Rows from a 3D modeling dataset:
============

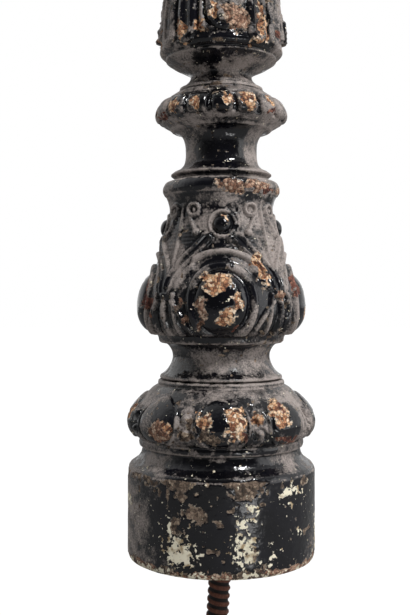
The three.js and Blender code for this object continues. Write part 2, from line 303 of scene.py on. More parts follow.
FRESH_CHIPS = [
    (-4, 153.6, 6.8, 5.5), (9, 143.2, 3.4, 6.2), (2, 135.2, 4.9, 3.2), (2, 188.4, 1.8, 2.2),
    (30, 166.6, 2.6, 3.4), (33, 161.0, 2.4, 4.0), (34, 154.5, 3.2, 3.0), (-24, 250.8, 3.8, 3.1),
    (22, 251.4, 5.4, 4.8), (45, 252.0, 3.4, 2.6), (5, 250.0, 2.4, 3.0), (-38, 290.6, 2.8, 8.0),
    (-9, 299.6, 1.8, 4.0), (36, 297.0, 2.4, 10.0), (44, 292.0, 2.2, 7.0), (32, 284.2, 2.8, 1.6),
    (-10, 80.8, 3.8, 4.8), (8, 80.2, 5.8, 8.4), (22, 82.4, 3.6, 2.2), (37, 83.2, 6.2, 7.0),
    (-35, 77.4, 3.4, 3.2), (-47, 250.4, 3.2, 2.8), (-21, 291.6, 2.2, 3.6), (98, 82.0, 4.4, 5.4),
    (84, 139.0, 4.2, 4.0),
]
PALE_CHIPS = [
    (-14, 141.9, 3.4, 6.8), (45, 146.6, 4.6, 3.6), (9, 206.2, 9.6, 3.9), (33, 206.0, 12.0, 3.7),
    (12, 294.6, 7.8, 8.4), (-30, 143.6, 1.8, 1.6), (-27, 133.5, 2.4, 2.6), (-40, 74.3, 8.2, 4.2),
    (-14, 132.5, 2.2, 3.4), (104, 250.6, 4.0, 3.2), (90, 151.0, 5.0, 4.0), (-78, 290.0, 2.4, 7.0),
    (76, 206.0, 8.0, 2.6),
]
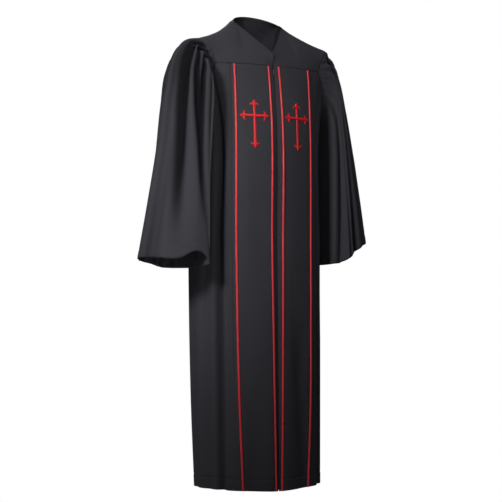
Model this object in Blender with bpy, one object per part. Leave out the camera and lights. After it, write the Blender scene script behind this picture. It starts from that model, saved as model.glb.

============

All of the entries above need to be reproduced exactly.

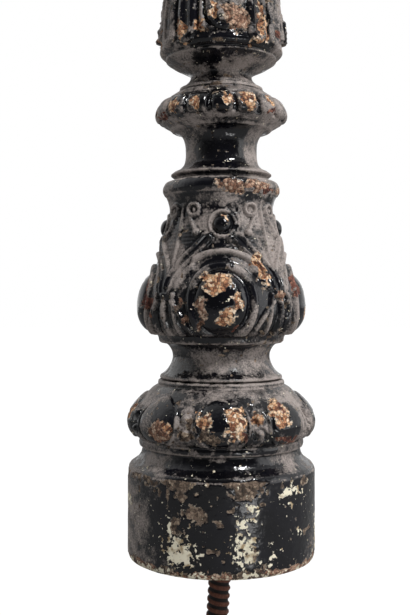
The three.js and Blender code for this object continues. Write part 2, from line 303 of scene.py on. More parts follow.
FRESH_CHIPS = [
    (-4, 153.6, 6.8, 5.5), (9, 143.2, 3.4, 6.2), (2, 135.2, 4.9, 3.2), (2, 188.4, 1.8, 2.2),
    (30, 166.6, 2.6, 3.4), (33, 161.0, 2.4, 4.0), (34, 154.5, 3.2, 3.0), (-24, 250.8, 3.8, 3.1),
    (22, 251.4, 5.4, 4.8), (45, 252.0, 3.4, 2.6), (5, 250.0, 2.4, 3.0), (-38, 290.6, 2.8, 8.0),
    (-9, 299.6, 1.8, 4.0), (36, 297.0, 2.4, 10.0), (44, 292.0, 2.2, 7.0), (32, 284.2, 2.8, 1.6),
    (-10, 80.8, 3.8, 4.8), (8, 80.2, 5.8, 8.4), (22, 82.4, 3.6, 2.2), (37, 83.2, 6.2, 7.0),
    (-35, 77.4, 3.4, 3.2), (-47, 250.4, 3.2, 2.8), (-21, 291.6, 2.2, 3.6), (98, 82.0, 4.4, 5.4),
    (84, 139.0, 4.2, 4.0),
]
PALE_CHIPS = [
    (-14, 141.9, 3.4, 6.8), (45, 146.6, 4.6, 3.6), (9, 206.2, 9.6, 3.9), (33, 206.0, 12.0, 3.7),
    (12, 294.6, 7.8, 8.4), (-30, 143.6, 1.8, 1.6), (-27, 133.5, 2.4, 2.6), (-40, 74.3, 8.2, 4.2),
    (-14, 132.5, 2.2, 3.4), (104, 250.6, 4.0, 3.2), (90, 151.0, 5.0, 4.0), (-78, 290.0, 2.4, 7.0),
    (76, 206.0, 8.0, 2.6),
]
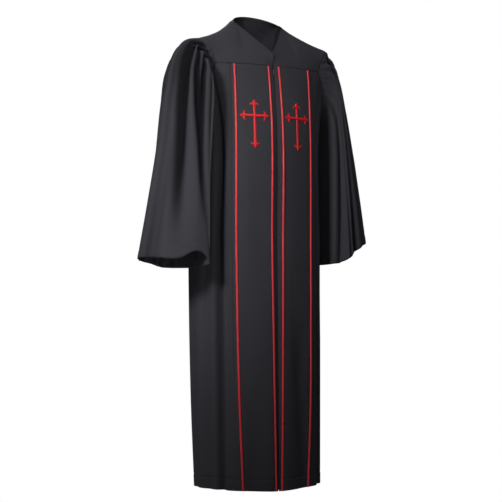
Model this object in Blender with bpy, one object per part. Leave out the camera and lights. After it, write the Blender scene script behind this picture. It starts from that model, saved as model.glb.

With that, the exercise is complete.